Information Technology is the understanding of how ICT is used beyond school and how to keep safe on the internet. We teach e-safety as an explicit part of our curriculum through Computing and PSHE. We discuss issues such as: keeping personal information private, trusting people and sources online, treating others online as we would in real life, posting images online, and what to do if anything makes children feel uncomfortable online. We use the Thinkuknow –Jessie and Friends e-safety videos and we also use stories such as Smartie the Penguin,  Chicken Clicking and Digiduck’s Big Decision to enhance the e-safety curriculum. We have a school computing charter which is regularly discussed with the children and shared with parents.

Computer Science teaches the principles of information and computation.

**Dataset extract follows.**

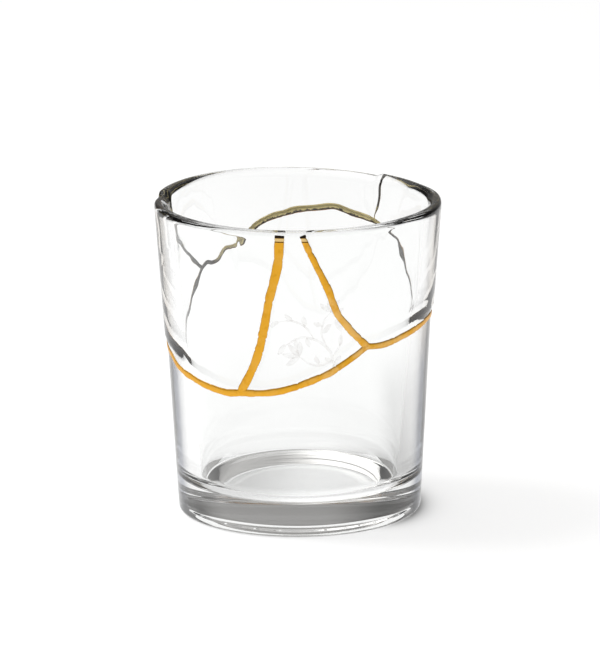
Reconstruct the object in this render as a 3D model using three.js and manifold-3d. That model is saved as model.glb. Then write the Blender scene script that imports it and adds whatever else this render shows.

It involves creating and debugging simple programs using algorithms. At Manor, we introduce the language of Computer Science in different contexts. We begin with using precise verbal instructions (algorithms) to carry out classroom routines. We then move on to using the Beebots and create their own algorithms for their friends to follow. The children learn that sometimes they will need to ‘fix’ their algorithms by debugging.

Impact

By the time the children leave Manor at the end of Year 2 they will:

  • understand what algorithms are; how they are implemented as programs on digital devices; and that programs execute by following precise and unambiguous Instructions;
  • be able to create and debug simple programs;
  • be able to use logical reasoning to predict the behaviour of simple programs;
  • be able to use technology purposefully to create, organise, store, manipulate and retrieve digital content;
  • be able to recognise common uses of information technology beyond school;
  • know how to use technology safely and respectfully, keeping personal information private; identify where to go for help and support when they have concerns about content or contact on the internet or other online technologies.